━━━━━ Dataset records

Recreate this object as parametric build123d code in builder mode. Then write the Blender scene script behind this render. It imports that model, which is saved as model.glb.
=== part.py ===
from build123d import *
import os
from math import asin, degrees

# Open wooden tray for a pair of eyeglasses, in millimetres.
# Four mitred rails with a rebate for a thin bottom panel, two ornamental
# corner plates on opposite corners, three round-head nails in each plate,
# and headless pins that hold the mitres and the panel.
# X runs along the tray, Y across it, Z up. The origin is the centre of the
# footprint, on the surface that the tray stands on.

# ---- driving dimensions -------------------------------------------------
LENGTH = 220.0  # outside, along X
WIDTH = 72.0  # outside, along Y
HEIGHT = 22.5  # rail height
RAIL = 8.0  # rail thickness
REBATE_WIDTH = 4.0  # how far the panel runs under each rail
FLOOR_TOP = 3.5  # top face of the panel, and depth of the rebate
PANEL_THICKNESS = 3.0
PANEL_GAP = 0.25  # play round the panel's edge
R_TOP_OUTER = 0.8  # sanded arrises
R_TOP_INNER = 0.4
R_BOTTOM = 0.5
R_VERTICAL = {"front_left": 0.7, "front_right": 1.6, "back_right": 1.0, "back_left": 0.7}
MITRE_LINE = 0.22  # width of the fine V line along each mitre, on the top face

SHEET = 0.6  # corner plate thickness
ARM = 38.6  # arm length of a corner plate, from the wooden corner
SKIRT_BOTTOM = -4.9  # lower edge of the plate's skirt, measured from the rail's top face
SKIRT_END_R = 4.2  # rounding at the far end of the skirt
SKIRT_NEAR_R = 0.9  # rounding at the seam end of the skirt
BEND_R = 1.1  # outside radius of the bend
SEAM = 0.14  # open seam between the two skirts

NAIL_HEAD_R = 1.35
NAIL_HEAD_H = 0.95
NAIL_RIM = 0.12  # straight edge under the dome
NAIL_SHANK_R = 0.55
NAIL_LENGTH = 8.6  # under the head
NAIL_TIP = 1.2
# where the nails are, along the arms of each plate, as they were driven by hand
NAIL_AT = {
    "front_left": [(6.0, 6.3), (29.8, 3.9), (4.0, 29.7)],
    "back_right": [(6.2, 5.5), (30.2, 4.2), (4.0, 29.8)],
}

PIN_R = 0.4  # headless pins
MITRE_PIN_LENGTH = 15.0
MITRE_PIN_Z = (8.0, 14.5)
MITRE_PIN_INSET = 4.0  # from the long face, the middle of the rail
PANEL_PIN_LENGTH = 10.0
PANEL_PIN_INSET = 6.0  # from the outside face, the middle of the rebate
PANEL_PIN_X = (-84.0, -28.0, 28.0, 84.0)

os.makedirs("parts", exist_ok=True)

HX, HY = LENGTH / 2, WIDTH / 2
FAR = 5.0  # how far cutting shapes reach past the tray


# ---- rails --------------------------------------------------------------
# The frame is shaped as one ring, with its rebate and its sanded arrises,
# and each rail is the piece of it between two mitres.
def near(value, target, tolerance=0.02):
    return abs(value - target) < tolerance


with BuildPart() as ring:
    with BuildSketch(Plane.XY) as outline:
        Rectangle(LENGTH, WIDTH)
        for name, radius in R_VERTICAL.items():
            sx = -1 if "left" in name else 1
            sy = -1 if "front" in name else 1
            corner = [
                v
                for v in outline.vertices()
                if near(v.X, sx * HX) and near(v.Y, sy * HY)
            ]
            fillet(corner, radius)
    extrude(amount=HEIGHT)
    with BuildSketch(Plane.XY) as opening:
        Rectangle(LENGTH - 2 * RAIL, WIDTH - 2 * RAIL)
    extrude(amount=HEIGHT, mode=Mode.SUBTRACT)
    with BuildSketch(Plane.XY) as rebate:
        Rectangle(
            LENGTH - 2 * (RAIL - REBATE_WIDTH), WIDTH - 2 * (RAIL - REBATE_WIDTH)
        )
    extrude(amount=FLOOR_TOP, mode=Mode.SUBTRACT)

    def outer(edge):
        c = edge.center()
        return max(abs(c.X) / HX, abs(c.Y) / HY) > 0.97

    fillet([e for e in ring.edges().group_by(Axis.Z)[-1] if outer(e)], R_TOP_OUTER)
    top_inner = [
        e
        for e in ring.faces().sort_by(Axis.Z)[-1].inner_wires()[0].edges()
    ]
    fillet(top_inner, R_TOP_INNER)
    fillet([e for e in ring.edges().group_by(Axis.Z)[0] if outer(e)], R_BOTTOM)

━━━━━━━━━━
━━━━━ Dataset records

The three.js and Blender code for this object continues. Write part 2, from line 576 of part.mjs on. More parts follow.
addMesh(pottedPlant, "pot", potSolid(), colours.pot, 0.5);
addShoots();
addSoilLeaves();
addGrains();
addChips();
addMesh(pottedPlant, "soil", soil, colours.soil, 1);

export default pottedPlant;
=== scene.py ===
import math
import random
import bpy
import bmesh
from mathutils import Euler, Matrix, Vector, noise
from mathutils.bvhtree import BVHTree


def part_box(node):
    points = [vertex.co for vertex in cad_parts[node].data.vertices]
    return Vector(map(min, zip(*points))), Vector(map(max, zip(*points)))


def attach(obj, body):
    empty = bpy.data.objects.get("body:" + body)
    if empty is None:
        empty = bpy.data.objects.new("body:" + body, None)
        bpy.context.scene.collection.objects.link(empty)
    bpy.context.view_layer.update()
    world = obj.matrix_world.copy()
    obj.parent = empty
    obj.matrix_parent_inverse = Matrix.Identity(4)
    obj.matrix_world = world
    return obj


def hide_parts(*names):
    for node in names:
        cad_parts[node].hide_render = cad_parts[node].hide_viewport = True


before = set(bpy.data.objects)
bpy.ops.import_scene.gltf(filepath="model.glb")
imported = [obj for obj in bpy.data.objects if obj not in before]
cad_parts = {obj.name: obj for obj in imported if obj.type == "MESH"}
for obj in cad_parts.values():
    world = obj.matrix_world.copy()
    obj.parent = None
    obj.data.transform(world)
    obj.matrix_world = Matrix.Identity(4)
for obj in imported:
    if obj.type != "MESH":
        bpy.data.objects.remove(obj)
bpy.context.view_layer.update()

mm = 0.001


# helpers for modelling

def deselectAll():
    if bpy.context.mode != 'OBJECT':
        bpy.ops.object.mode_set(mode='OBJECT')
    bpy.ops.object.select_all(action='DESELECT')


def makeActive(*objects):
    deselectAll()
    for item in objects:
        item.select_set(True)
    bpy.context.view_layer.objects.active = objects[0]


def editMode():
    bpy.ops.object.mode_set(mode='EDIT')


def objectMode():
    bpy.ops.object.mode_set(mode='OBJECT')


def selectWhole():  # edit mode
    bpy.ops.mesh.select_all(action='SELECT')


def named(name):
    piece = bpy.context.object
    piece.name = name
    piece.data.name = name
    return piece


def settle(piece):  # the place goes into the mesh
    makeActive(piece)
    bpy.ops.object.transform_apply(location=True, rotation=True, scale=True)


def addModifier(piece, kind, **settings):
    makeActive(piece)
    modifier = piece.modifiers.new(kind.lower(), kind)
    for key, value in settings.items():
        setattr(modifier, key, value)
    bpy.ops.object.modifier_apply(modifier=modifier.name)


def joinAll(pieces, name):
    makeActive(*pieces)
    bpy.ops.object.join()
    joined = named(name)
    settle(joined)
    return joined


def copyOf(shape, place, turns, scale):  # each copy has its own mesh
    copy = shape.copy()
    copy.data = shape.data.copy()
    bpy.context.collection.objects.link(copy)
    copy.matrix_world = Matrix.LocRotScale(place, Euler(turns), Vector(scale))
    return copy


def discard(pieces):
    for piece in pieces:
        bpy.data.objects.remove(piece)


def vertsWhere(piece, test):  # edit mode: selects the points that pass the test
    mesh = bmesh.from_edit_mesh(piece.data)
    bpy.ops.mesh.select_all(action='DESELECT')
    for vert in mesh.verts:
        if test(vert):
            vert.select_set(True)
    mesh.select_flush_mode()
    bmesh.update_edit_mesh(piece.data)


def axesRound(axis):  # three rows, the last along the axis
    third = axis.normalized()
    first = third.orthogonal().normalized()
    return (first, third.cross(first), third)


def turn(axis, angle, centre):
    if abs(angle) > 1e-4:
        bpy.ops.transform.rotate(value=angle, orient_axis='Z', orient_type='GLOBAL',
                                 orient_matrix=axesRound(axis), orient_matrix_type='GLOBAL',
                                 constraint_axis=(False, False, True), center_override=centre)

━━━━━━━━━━

* **Directions for this task**: Reproduce word for word the material above, beginning with the line that contains "potSolid(), colours.pot, 0.5);" and ending with the line that contains "obj.matrix_world = world".

* **Final result**:
addMesh(pottedPlant, "pot", potSolid(), colours.pot, 0.5);
addShoots();
addSoilLeaves();
addGrains();
addChips();
addMesh(pottedPlant, "soil", soil, colours.soil, 1);

export default pottedPlant;
=== scene.py ===
import math
import random
import bpy
import bmesh
from mathutils import Euler, Matrix, Vector, noise
from mathutils.bvhtree import BVHTree


def part_box(node):
    points = [vertex.co for vertex in cad_parts[node].data.vertices]
    return Vector(map(min, zip(*points))), Vector(map(max, zip(*points)))


def attach(obj, body):
    empty = bpy.data.objects.get("body:" + body)
    if empty is None:
        empty = bpy.data.objects.new("body:" + body, None)
        bpy.context.scene.collection.objects.link(empty)
    bpy.context.view_layer.update()
    world = obj.matrix_world.copy()
    obj.parent = empty
    obj.matrix_parent_inverse = Matrix.Identity(4)
    obj.matrix_world = world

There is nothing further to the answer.